“Real Time With Bill Maher” will be back on screens this month despite the Writers Guild of America strike.
Mr. Maher announced on X this week his intention to return the HBO show to production.
“It has been five months, and it is time to bring people back to work,” he wrote. “The writers have important issues that I sympathize with, and hope they are addressed to their satisfaction, but they are not the only people with issues, problems and concerns.”
He said that he decided to continue the show to help support the rest of his staffers, who have not been working on the show since the start of the strike.
“Despite some assistance from me, much of the staff is struggling mightily,” Mr. Maher wrote. “We all were hopeful this would come to an end after Labor Day, but that day has come and gone, and there still seems to be nothing happening. I love my writers, I am one of them, but I’m not prepared to lose an entire year and see so many below-the-line people suffer so much.”
The show will return Sept. 22 but will look very different. Usually featuring several written segments on top of a discussion panel, it will have only a panel of guests. Mr. Maher said the new structure is meant to “honor the spirit of the strike.” Gone are the opening written monologue and “New Rules.”
The WGA, predictably, blasted Mr. Maher for his decision to cross the picket line.
“If he goes forward with his plan, he needs to honor more than ‘the spirit of the strike,’” the union said on X. “As a WGA member, @BillMaher is obligated to follow the strike rules and not perform any writing services.”

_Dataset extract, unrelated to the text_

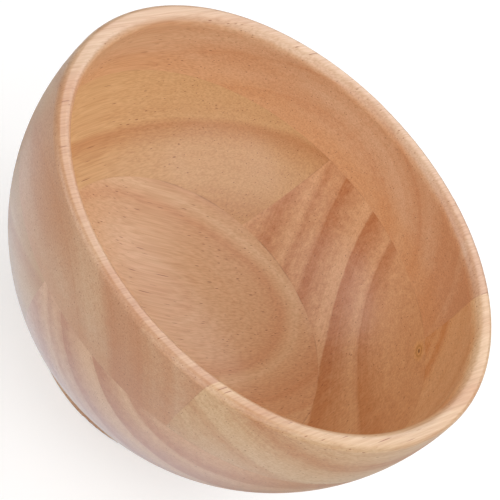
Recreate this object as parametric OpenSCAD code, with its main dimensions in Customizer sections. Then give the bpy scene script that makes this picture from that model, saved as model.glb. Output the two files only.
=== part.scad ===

The union added it plans to picket outside the show’s production offices in Los Angeles.
The decision to restart production on “Real Time” puts Mr. Maher in a small class of talk show hosts defying the WGA. Recently, actress and host Drew Barrymore drew the ire of the WGA for announcing her show, “The Drew Barrymore Show”, will continue production amid the strike.
Mr. Maher has been critical of the union and the strike before. On his podcast, he categorized the union’s demands as unreasonable and “kooky.”